Pas question toutefois de quitter son cocon familial des Mureaux pour venir s’installer en principauté. Christ Esabe poursuit sa progression avec les frères Hallab dans son club de toujours : « J’ai préféré garder mes coaches. C’est comme ça que je veux travailler. Je veux travailler avec mes coaches qui me suivent depuis tout petit », insiste le boxeur. Avant de poursuivre : « Vu la situation, je préfère rester dans ma ville à côté de ma famille. Et vu que les combats ne sont pas forcément à Monaco, c’est d’autant plus avantageux de travailler avec mes entraîneurs, dans ma ville ». Le club des Mureaux est, selon lui, le meilleur endroit pour continuer à progresser et espérer un jour participer aux Jeux olympiques (JO). Un rêve que Christ Esabe garde bien dans un coin de sa tête. Avec la France ou Monaco ? « Je ne sais pas », répond le jeune prodige, qui pourrait bien marcher dans les traces de Tony Yoka, également passé par les Mureaux et sacré champion olympique des super-lourds lors des JO de Rio en 2016.
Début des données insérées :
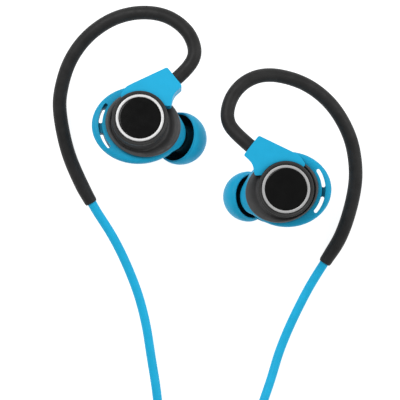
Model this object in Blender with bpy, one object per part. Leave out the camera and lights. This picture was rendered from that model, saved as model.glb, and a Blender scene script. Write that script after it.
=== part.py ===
"""Sport earphones on a neck cord: two over-ear hooks with silicone tips and fins, one thin cord
that passes behind the neck, and a control pod on it. They lie on a table, caps up.

All sizes below are in millimetres; the meshes are made in metres. Each earphone is modelled in
an ear frame: +X towards the ear tip, +Y up the ear, +Z out of the cap's face, origin in the
middle of that face. The right earphone is the left one's mirror image.
"""
import math

import bmesh
import bpy
from mathutils import Matrix, Vector

MM = 0.001
GAP = 0.3                      # between two pieces that touch

# --- Earphone: cap, shell, nozzle -------------------------------------------------------------
CAP_RADIUS = 7.0
CAP_HEIGHT = 3.1
RING_OUTER, RING_INNER = 6.1, 5.3
BADGE_DEPTH = 0.9
FLANGE = (1.0, -0.1, 9.1, 8.4)         # the shell's flared rim: centre x, y, half width, half height
FLANGE_UNDER = -6.1            # its underside, below the cap's face
NOZZLE_RADIUS, NOZZLE_BORE = 2.3, 1.5
TIP_CENTRE = Vector((8.6, -1.55, -12.85))
TIP_AXIS = Vector((0.66, -0.03, -0.75)).normalized()
TIP_RADIUS, TIP_LENGTH = 6.3, 7.8
TIP_BORE, TIP_STEM = 2.6, 3.4
NOZZLE_BASE, NOZZLE_END = -1.2, 5.2    # along the tip's axis from its centre

# --- Ear fin: silicone sleeve and wing --------------------------------------------------------
WING = (0.0, 0.0, 11.45, 9.45)         # outline of the wing: centre x, y, half width, half height
SLEEVE = (4.5, -2.0, 7.0, 7.0)         # outline of the sleeve below the rim, round the nozzle
WING_TOP, WING_UNDER = -6.5, -9.3
SLOT_RING = (0.0, 0.0, 9.45, 8.9)
SLOT_WIDTH = 0.9
UPPER_SLOT, LOWER_SLOT = (149, 174), (195, 218)   # degrees round the wing, from +X

# --- Arm and hook -----------------------------------------------------------------------------
ARM_TOP, ARM_UNDER = -1.6, -6.2
HOOK_RADIUS, HOOK_BORE = 1.7, 0.95
HOOK_MOUTH = Vector((9.05, 10.85, -3.9))          # middle of the arm's end face
HOOK_IN_ARM = 2.6
WIRE_RADIUS, LEAD_RADIUS = 0.25, 0.35

# --- Neck cord, coil and pod ------------------------------------------------------------------
CORD_RADIUS = 1.1
COIL_CENTRE = (-26.4, -87.0)
COIL_INNER, COIL_OUTER, COIL_HEIGHT = 8.9, 15.5, 4.5
POD_CENTRE = (13.1, -92.0)
POD_LENGTH, POD_WIDTH, POD_WALL = 36.0, 9.4, 1.0
POD_BASE_TOP, POD_TOP = 3.9, 7.2
POD_AXIS_HEIGHT = 3.4          # of the cord where it enters the pod
BUTTON_SPACING, BUTTON_RADIUS, BUTTON_PROUD = 8.5, 2.4, 0.6
SOCKET_Y = -100.0
PORT_LENGTH, PORT_HEIGHT, PORT_COVER = 7.2, 2.3, 0.8
RELIEF_LENGTH = 5.0

# Place of each earphone on the table: cap centre, tilt about X in degrees, mirror
LEFT = {"side": "left", "cap": (-17.0, 4.5, 19.35), "tilt": -13.0, "mirror": 1}
RIGHT = {"side": "right", "cap": (19.45, -13.3, 20.06), "tilt": 0.0, "mirror": -1}

# Middle line of each hook on the table, from past the arm's mouth to the tail (x, y)
TAIL_HEIGHT = 1.75
HOOK_ROUTES = {
    "left": [(-4.1, 18.35), (-3.3, 21.1), (-5.0, 25.7), (-9.85, 29.55), (-16.2, 30.75),
             (-23.35, 29.3), (-29.95, 24.8), (-34.5, 18.5), (-36.8, 10.8), (-37.0, 6.6),
             (-34.95, -3.75), (-31.6, -12.7), (-29.0, -16.8)],
    "right": [(5.3, 2.8), (4.8, 5.8), (5.9, 9.6), (8.2, 12.6), (11.5, 14.6),
              (16.0, 15.25), (24.05, 13.1), (30.75, 8.05), (35.6, -0.05), (37.15, -8.5),
              (36.5, -15.5), (33.35, -25.0), (29.15, -31.7)],
}
# Middle line of each run of cord that isn't coiled (x, y, z)
CORD_ROUTES = {
    "neck_cord_left": [(-28.93, -16.9, 1.7), (-28.0, -18.6, 1.45), (-25.9, -21.9, 1.15),
                       (-23.9, -25.3, 1.15), (-20.8, -31.4, 1.15), (-17.55, -39.75, 1.15),
                       (-15.55, -47.25, 1.15), (-14.2, -55.7, 1.15), (-13.05, -62.85, 1.15),
                       (-12.3, -70.0, 1.15), (-12.0, -78.4, 1.15)],
    "neck_cord_lead": [(-12.0, -95.6, 2.9), (-11.9, -101.0, 1.7), (-10.8, -108.0, 1.2),
                       (-6.5, -116.5, 1.15), (0.5, -121.8, 1.15), (7.5, -122.4, 1.4),
                       (11.9, -119.4, 2.7), (13.1, -115.9, 3.4)],
    "neck_cord_right": [(29.05, -31.8, 1.7), (27.3, -34.4, 1.35), (25.5, -37.3, 1.15),
                        (23.85, -40.3, 1.15), (20.55, -47.0, 1.15), (17.7, -53.9, 1.15),
                        (15.6, -61.2, 2.1), (13.3, -68.1, 3.4)],
}

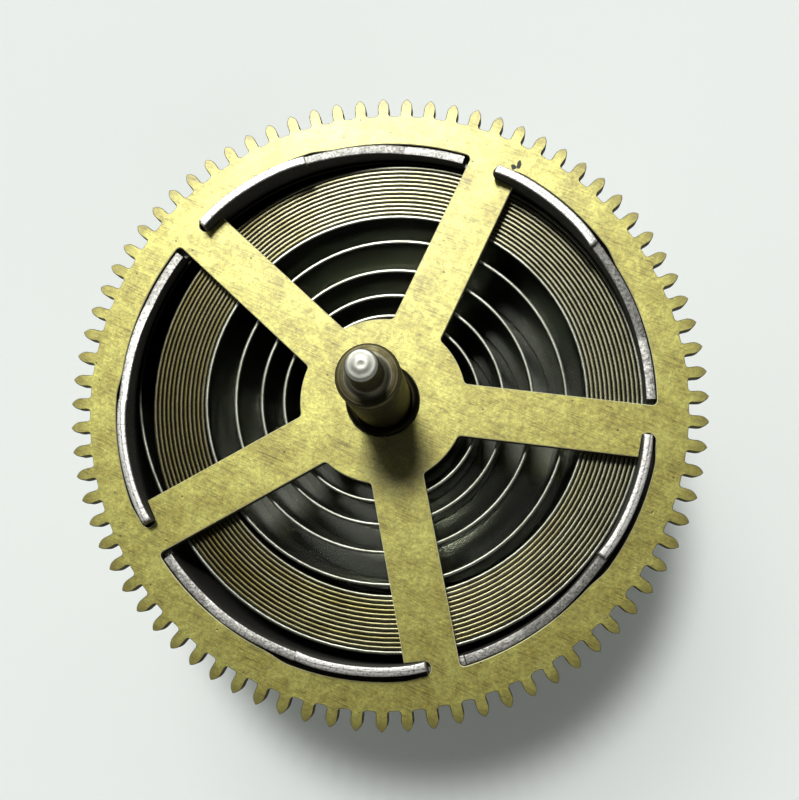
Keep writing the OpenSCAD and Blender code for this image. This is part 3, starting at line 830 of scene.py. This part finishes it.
def drum_section(wheel, drum, turn, window):
    """Closed section of the drum's wall and floor at one direction."""
    under = WHEEL_LOW.z
    thick = WHEEL_HIGH.z - under
    inner = drum.radius - drum.wall
    top = under + tongue_top(wheel, drum, turn)
    step = level_from(drum)
    along = (2 * turn - step + drum.stop) / drum.level
    bow = drum.bow * min(abs(along), 1) ** 4 if step <= turn <= -drum.stop else 0.0
    raised = smooth(1 + (turn - step) / drum.ramp) if turn < step else 1.0
    # Heights over which the wall bends: its flare below the wheel, the ledge at
    # the wheel's face, the inset in the window, which begins a little early on
    # the inside, and the bow above the wheel.
    flaring, edge, insetting, bowing = 0.9 * MM, 0.03 * MM, 0.7 * thick, 0.6 * MM
    early = 0.35 * MM

    def outer_at(z):
        up = z - under
        ledge = (drum.ledge + drum.flare) * min(max(up / edge + 1, 0), 1)
        rest = (drum.inset - drum.ledge + drum.thin) * raised * smooth(up / insetting)
        spread = drum.flare * smooth(up / flaring + 1)
        return drum.radius + spread - ledge - rest - bow * smooth((up - thick) / bowing)

    def inner_at(z):
        up = z - under
        rest = drum.inset * (0.2 + 0.8 * raised) * smooth((up + early) / (early + insetting))
        return inner - rest - bow * smooth((up - thick) / bowing)

    lip = drum.lip * (0.5 + 0.5 * raised)
    low = top - lip
    floor = DRUM_LOW.z
    inside = floor + drum.wall
    corner = drum.corner
    inner_corner = max(corner - drum.wall, 0.2 * MM)
    quarter = math.pi / 2
    points = [(drum.hole, floor)]
    points += bend(drum.radius - corner, floor + corner, corner, -quarter, 0, 6)
    rows = [
        -2 * flaring / 3, -edge, 0, early, 2 * early, insetting, thick, thick + bowing / 2,
        thick + bowing]
    rows = [min(under + z, low) for z in rows] + [low]
    points += [(outer_at(z), z) for z in rows]
    points += bend(outer_at(low) - lip, low, lip, 0, quarter, 4)[1:]
    points += bend(inner_at(low) + lip, low, lip, quarter, math.pi, 4)[:-1]
    points += [(inner_at(z), z) for z in reversed(rows)]
    points += bend(inner - inner_corner, inside + inner_corner, inner_corner, 0, -quarter, 4)
    points.append((drum.hole, inside))
    return [polar(r, window + turn, z) for r, z in points]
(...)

1) Jeudi 30 juillet 2020, Christ Esabe a disputé un combat amical contre Carlos Cossio. La rencontre avait lieu au cirque Bormann, à Paris, pour le premier gala de boxe post-confinement baptisé « Le monde d’après ». Le boxeur du Team Monaco Boxe a remporté son combat aux points, à la décision unanime des juges.